> **Set exercise**
Among the lines of these entries, how many hold the word "empty"? State only the number.

— Begin —

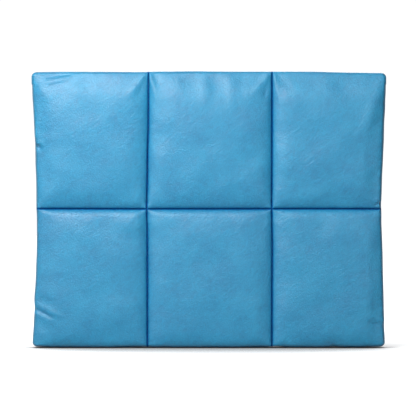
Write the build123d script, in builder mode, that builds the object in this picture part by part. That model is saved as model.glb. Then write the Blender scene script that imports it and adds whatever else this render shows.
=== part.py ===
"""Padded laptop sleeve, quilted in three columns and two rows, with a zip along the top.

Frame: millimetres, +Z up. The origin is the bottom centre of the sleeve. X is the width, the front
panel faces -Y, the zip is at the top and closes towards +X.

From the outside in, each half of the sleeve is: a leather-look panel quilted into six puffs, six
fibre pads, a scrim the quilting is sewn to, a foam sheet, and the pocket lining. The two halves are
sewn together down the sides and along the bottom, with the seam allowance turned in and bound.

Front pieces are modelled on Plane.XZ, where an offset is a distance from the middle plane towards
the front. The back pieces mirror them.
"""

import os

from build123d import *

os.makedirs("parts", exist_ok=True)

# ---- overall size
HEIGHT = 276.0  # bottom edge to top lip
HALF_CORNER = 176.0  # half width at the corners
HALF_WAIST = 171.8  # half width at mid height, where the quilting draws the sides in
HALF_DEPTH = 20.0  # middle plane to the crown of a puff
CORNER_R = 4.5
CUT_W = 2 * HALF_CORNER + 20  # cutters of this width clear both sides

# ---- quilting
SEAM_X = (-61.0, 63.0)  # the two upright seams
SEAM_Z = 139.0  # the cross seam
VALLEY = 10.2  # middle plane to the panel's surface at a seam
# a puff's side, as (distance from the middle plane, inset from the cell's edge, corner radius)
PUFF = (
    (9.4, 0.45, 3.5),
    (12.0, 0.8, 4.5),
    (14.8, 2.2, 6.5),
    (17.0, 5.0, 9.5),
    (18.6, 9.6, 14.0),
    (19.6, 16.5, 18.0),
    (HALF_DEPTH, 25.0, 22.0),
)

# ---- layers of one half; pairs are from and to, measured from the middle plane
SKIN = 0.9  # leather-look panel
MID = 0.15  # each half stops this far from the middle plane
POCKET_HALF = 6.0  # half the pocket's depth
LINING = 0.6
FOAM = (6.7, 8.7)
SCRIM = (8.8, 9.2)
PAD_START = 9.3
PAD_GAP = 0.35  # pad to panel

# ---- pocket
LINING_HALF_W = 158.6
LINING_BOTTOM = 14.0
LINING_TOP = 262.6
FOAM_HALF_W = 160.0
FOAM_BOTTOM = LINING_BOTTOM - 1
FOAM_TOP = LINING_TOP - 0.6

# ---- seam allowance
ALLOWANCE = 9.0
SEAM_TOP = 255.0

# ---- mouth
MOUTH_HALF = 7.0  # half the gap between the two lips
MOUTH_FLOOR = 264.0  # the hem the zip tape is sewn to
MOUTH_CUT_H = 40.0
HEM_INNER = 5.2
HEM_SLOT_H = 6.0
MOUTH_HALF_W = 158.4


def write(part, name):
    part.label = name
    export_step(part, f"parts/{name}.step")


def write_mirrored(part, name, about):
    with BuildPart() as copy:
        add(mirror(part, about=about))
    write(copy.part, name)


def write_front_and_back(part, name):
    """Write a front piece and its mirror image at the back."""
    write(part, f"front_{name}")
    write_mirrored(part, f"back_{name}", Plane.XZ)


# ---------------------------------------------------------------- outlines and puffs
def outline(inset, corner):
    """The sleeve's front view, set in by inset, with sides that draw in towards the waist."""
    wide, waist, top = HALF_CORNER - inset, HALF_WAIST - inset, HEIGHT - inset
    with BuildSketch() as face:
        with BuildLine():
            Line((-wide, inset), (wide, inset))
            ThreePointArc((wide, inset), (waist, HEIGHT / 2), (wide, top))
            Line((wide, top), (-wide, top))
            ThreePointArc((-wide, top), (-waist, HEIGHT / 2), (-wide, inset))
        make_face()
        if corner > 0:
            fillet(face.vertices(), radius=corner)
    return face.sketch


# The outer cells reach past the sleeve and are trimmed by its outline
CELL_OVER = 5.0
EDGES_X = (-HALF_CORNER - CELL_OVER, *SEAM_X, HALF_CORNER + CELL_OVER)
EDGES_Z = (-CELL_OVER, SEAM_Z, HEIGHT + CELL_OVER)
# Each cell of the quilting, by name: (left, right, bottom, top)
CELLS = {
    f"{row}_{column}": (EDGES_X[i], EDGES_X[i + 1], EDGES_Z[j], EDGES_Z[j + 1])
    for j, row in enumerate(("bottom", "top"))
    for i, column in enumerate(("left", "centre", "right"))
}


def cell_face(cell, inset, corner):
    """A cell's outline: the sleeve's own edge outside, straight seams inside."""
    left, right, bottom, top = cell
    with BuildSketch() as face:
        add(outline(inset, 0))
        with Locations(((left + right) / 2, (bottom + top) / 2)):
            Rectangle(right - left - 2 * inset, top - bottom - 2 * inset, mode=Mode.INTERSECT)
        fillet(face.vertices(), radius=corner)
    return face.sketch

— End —
— Begin —

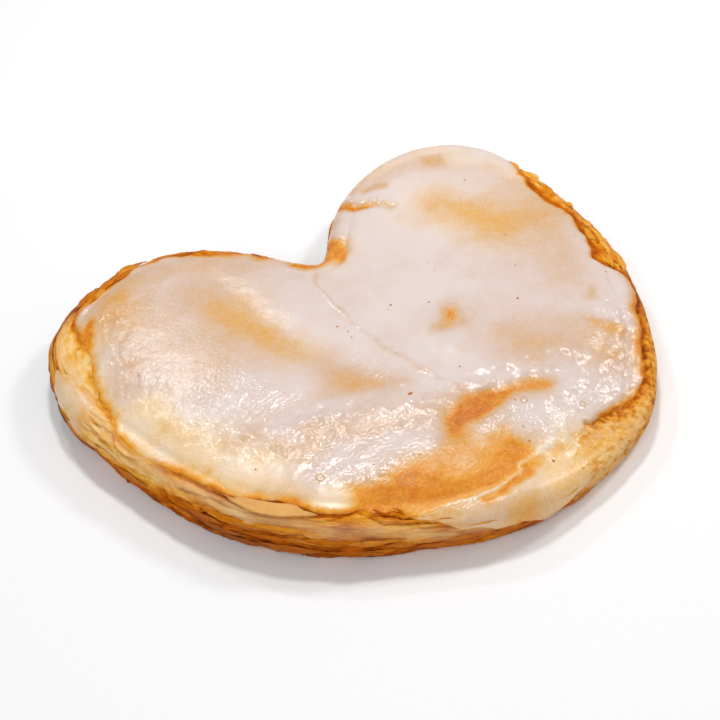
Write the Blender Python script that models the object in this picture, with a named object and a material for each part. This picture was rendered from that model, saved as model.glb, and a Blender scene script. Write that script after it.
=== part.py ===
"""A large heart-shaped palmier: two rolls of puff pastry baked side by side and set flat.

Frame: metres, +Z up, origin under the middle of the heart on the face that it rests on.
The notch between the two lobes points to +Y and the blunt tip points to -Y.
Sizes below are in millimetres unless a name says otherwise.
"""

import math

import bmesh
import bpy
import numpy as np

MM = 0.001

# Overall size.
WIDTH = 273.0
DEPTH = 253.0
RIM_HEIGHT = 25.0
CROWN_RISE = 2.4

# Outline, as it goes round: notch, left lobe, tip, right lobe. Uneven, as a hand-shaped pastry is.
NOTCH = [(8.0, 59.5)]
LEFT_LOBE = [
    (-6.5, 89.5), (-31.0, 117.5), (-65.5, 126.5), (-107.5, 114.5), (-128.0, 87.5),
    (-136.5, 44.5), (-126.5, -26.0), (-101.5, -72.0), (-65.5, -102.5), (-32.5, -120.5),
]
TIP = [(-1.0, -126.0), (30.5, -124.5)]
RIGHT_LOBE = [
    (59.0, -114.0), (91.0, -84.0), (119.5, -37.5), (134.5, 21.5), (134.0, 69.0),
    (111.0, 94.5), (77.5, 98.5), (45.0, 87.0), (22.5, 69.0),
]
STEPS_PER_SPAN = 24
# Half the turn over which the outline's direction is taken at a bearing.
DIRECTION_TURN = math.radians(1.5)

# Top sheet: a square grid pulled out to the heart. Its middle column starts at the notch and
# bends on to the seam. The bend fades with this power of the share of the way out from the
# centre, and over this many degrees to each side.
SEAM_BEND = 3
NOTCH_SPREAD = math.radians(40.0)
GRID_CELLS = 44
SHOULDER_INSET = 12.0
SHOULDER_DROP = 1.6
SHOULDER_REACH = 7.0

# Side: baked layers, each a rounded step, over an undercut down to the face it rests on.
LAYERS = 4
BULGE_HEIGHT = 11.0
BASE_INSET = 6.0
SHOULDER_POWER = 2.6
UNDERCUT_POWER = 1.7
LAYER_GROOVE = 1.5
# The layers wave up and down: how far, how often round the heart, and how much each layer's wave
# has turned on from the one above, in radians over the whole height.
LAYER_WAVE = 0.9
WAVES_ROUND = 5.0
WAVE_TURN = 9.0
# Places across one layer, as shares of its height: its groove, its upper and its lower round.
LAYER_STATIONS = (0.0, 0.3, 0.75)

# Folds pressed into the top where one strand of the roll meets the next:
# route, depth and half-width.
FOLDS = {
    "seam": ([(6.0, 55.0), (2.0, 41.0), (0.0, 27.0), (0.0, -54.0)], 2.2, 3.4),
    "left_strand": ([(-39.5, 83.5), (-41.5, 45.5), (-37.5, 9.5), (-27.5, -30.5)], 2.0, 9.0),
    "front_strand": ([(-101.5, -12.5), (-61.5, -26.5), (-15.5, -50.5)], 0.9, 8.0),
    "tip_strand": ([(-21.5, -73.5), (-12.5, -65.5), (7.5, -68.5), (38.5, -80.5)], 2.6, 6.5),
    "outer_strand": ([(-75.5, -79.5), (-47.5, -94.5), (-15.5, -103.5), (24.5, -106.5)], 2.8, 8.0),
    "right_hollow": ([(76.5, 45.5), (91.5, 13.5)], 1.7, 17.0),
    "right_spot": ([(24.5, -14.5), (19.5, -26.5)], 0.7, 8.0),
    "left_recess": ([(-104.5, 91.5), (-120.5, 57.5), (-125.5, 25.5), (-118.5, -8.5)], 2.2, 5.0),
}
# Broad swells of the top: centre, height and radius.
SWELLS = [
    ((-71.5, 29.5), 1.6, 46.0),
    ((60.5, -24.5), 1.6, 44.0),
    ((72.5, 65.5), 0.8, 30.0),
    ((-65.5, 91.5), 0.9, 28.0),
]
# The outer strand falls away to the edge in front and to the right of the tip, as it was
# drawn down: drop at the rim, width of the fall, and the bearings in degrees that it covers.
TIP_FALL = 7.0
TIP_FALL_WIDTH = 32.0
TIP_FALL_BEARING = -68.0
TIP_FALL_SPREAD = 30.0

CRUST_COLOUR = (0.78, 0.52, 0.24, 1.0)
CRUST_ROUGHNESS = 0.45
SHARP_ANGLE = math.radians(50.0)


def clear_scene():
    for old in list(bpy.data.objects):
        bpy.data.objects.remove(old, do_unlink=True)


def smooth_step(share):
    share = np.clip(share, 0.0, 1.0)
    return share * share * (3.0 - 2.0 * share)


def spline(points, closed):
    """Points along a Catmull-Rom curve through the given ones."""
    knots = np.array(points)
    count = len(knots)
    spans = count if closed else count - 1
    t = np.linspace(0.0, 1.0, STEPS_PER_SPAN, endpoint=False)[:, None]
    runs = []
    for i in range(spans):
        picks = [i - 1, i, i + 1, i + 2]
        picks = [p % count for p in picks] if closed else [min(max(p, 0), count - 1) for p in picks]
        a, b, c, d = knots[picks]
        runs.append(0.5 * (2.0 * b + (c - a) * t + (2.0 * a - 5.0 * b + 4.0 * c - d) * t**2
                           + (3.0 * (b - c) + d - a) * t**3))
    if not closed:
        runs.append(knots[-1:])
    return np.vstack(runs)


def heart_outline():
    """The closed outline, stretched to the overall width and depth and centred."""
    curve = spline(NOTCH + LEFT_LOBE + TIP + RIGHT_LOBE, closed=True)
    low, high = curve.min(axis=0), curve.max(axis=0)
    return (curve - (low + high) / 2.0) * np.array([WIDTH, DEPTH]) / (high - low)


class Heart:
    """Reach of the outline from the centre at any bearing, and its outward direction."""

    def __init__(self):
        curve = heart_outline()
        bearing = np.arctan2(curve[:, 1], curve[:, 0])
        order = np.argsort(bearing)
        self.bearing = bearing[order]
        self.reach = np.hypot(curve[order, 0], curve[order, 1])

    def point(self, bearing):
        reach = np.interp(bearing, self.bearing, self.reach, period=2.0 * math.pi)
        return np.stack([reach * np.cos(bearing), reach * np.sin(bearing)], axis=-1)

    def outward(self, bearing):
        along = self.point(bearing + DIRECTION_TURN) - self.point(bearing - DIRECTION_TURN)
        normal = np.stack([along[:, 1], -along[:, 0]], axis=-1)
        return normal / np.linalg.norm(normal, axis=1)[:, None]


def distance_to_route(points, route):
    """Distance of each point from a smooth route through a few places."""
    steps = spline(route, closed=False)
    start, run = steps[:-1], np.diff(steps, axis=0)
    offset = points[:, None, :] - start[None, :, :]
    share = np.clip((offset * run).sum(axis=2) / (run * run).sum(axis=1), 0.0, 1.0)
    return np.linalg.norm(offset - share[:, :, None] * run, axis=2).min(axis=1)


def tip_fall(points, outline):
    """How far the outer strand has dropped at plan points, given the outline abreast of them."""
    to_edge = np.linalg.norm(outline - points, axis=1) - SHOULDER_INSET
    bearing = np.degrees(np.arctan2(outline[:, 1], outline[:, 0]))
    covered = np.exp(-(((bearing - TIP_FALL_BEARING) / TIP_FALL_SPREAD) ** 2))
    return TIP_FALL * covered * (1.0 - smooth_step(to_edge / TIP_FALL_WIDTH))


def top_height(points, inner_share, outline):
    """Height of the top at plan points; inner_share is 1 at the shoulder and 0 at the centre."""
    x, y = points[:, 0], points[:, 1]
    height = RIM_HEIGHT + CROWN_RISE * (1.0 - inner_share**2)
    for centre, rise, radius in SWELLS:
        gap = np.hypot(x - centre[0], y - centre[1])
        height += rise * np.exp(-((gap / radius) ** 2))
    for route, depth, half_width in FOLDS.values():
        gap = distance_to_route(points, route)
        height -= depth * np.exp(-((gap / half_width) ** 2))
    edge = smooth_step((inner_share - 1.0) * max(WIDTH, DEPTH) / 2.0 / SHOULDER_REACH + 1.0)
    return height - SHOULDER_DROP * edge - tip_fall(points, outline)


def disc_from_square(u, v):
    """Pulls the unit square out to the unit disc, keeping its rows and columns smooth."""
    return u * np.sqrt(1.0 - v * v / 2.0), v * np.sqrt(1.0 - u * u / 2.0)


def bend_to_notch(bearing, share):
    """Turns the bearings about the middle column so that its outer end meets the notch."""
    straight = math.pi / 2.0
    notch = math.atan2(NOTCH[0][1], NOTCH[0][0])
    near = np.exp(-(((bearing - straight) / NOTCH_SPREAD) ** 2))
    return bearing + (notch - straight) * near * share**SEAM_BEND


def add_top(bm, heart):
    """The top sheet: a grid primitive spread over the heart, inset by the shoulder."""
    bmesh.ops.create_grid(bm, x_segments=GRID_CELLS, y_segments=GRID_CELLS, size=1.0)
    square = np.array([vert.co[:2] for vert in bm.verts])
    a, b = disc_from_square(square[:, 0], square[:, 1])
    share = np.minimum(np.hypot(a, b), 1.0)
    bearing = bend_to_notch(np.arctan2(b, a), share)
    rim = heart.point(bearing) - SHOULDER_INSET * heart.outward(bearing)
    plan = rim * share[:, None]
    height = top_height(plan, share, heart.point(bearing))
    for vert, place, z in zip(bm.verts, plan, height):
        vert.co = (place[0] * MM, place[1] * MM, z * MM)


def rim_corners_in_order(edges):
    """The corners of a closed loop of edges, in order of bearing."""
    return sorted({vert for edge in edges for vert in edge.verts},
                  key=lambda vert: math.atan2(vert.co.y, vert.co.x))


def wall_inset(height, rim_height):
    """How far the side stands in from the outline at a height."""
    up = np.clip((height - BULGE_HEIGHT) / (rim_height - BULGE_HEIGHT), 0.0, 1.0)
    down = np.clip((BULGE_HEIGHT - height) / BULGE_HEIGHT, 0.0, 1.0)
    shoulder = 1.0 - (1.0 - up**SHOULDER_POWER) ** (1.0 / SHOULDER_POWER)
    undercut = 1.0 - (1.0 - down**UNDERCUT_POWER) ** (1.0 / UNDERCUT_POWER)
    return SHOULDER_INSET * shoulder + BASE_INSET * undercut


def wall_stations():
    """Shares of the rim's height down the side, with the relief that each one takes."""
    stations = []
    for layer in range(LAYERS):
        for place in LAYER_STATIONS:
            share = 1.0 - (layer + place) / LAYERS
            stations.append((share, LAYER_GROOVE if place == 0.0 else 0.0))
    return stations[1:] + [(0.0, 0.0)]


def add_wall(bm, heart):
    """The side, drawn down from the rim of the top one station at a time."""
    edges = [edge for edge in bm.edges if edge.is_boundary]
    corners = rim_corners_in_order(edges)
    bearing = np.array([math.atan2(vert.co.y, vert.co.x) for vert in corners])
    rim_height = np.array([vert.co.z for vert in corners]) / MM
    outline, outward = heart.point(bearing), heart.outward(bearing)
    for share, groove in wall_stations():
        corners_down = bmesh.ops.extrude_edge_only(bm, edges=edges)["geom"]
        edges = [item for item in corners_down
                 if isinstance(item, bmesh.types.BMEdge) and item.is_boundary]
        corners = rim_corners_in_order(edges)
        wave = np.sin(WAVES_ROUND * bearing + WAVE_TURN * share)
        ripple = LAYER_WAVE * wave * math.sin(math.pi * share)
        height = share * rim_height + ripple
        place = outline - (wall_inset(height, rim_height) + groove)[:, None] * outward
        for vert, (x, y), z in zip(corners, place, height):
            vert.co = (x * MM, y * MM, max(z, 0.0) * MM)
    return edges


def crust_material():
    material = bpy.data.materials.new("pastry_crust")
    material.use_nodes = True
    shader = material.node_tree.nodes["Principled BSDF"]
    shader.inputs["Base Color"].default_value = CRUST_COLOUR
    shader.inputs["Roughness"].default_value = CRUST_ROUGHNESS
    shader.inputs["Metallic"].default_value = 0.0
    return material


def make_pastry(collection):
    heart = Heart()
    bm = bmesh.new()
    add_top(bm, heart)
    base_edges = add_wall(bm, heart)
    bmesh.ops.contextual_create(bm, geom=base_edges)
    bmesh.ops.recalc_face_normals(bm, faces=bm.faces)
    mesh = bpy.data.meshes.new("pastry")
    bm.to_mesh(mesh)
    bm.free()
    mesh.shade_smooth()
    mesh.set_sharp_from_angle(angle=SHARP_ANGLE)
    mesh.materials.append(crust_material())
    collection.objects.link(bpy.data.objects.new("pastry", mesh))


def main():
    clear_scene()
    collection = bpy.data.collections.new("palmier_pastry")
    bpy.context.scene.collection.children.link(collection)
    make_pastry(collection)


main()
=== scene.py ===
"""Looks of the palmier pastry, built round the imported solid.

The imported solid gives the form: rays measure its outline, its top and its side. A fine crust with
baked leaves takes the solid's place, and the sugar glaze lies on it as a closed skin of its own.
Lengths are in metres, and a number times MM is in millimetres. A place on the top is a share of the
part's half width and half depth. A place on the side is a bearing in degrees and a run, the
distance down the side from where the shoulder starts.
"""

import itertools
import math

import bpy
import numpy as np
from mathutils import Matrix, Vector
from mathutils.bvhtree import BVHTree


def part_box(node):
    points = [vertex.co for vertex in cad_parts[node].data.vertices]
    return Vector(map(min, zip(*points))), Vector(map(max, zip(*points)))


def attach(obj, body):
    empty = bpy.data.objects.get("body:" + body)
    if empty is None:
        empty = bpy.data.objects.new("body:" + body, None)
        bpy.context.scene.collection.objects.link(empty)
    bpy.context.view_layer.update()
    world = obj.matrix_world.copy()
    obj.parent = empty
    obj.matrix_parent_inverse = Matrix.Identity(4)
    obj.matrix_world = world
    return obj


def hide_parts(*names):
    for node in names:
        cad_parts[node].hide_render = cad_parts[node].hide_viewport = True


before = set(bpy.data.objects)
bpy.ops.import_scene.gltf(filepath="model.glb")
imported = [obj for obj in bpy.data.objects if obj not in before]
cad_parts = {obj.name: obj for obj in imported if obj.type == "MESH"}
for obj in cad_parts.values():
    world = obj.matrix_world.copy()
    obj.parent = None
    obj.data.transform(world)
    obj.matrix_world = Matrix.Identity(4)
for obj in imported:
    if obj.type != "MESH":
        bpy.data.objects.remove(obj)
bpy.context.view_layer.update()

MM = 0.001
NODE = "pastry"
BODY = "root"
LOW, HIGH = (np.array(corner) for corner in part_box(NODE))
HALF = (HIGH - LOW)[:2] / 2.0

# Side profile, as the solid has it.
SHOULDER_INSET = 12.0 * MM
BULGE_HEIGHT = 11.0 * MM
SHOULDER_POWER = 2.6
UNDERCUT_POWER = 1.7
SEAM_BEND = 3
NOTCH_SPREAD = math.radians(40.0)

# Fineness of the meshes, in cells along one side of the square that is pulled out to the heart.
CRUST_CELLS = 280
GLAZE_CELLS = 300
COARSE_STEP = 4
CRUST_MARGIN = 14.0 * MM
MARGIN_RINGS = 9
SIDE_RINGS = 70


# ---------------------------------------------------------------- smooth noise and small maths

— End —

> **Expected answer**
5